Among the pieces that hang this First Thursday at Davies-Reid is Village of the North, an impressionistic bird's-eye view of the small town in Northern Iraq where artist Janet Al Muradi was born and raised.
It's from her most recent collection, "Alleyways of My Memories," most of which are acrylic on canvas or paper and have been painted from photographs Al Muradi has taken. Her work is often architectural, depicting landscapes or buildings, from important civic structures to dilapidated doorways.
Born in a tiny mountainous village in northern Iraq, Al Muradi was raised by her grandparents, and the forests became her playground. Some of her earliest art memories include helping select fabric swatches and thread colors for her grandmother's sewing and needlework projects and constructing miniature versions of her family, house and furniture from sticks, mud and rocks.
Her grandmother supported Al Muradi's artistic expression throughout her youth, and later her talent was encouraged by her school, which asked her to paint large wall murals. A motivated student, she continued to study art and graduated with the American equivalent of a bachelor's degree in fine arts.
She married an Iraqi politician in her 20s, and was soon the mother of two. Al Muradi worked as an art teacher in Iraqi schools before she and her family moved to Jordan, where she continued to teach as she completed a master's degree in archaeology--a respected field for artists, as it provides practical, applicable skills for the work force.
When Al Muradi's children were young, her husband was killed by the Iraqi regime because of differing political ideologies. The family moved to Baghdad, and it was there her career took on an even more important role: She was appointed to help oversee children's arts in the Cabinet of the Ministry of Education in Iraq.
Along with her career, her art was growing as well.
"Sculpture has always been in my heart, my true love," she said in Arabic, with her daughter Dunia, a student at Boise State, translating. "They are mostly in galleries in the Middle East or private collections now," she added.
Three years ago, Al Muradi and Dunia moved to Boise from Iraq because of the war and political issues, and since then, Al Muradi has been painting often. Though sculpture is her preferred medium, she said that painting is more practical because supplies are easier to come by and a large studio space isn't necessary. These days she paints small-to-medium sized canvases in the extra bedroom in her apartment.
Not too long ago, Al Muradi met Dan Ronfeld, the manager of Davies-Reid, a space that features tribal arts, home decor, jewelry and rugs crafted by artisans from around the world. When Ronfeld heard about Al Muradi's paintings, he offered the store as an exhibition space.
"It's great for us to partner with artists in a way that supports one another and is profitable for us both," said Ronfeld. "Janet's work will bring in a group of people to our shop, and they'll see what our international artisans create. At the same time, our clients will be exposed to quality paintings being done by a local Iraqi immigrant."

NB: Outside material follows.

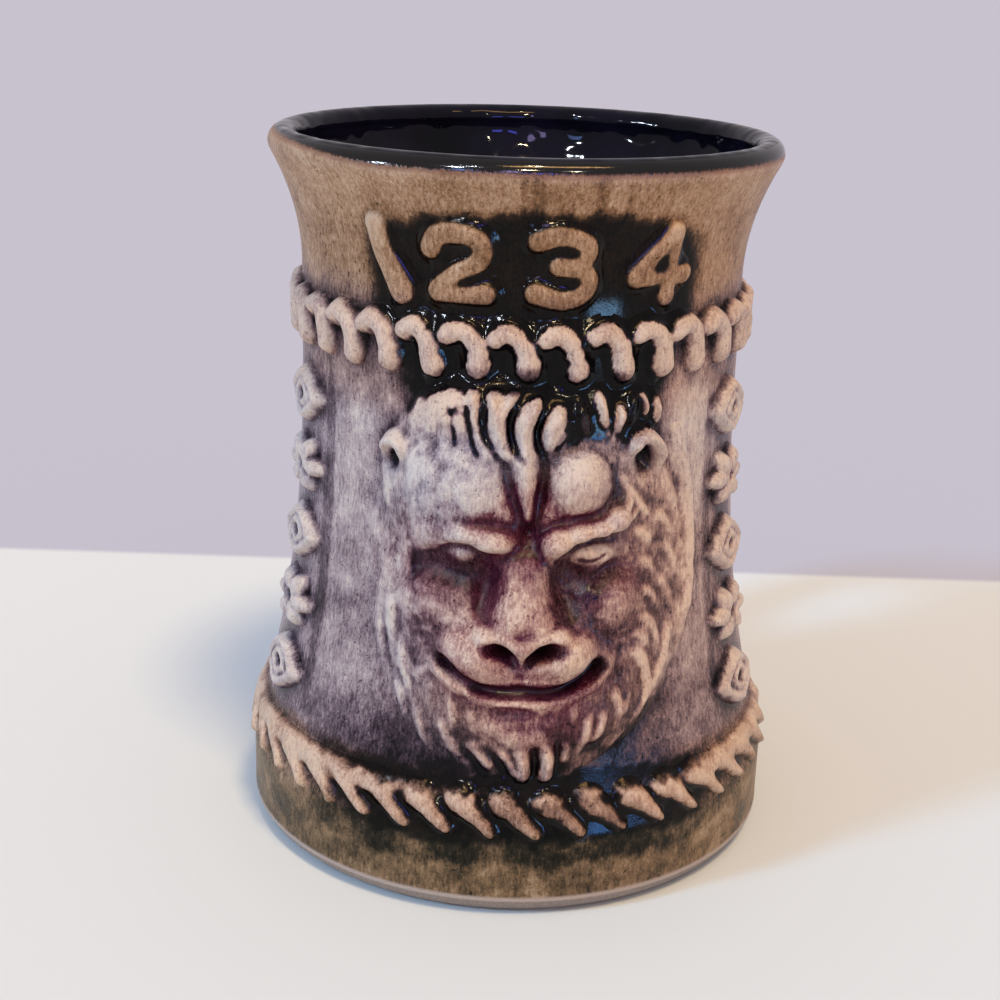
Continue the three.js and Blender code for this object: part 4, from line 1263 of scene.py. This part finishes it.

The exhibition opens at Davies-Reid this First Thursday with an artist reception from 6-8 p.m. and will show through November, featuring work Al Muradi has done since 2004.
Along with her art, Al Muradi is also a tireless human-rights activist. She is the United States director of the Regional Council Against Torture, which supports freedom and human rights in Beirut and Lebanon.
For Al Muradi, it is important that her paintings teach peace, and she hopes her viewers find happiness in her subject matter.
"In my paintings, I typically depict places I know or landscapes I'd love to visit someday," she said. "Many of these places no longer exist, but they live in my memories."
Al Muradi's paintings rarely contain human figures, and if they do, the people are abstracted shadows, allowing the viewer to put himself or herself in that place during a tranquil time in their lives, she explained.
According to Patty Haller, assistant director at the Idaho Office For Refugees, creativity can be an important tool in aiding the resettlement process.
"In social services, we are often looking at meeting refugees' basic needs, like housing and employment. It's easy to lose sight of how powerful creativity and the connection to one's culture is, especially in the middle of all the chaos of relocating," said Haller. "Sometimes things that are soothing to your spirit and memories of your former life get missed or pushed to the side in favor of more practical daily issues.
"It's so important to reconnect on that personal level with their art, be it traditional handicrafts, or fine art."
When asked if she's done any paintings of Boise, Al Muradi points to Village of the North.
"This could be Boise. In my eyes and my heart, these two places remind me so much of one another. I feel like I've come full circle in the journey of my life," she explained.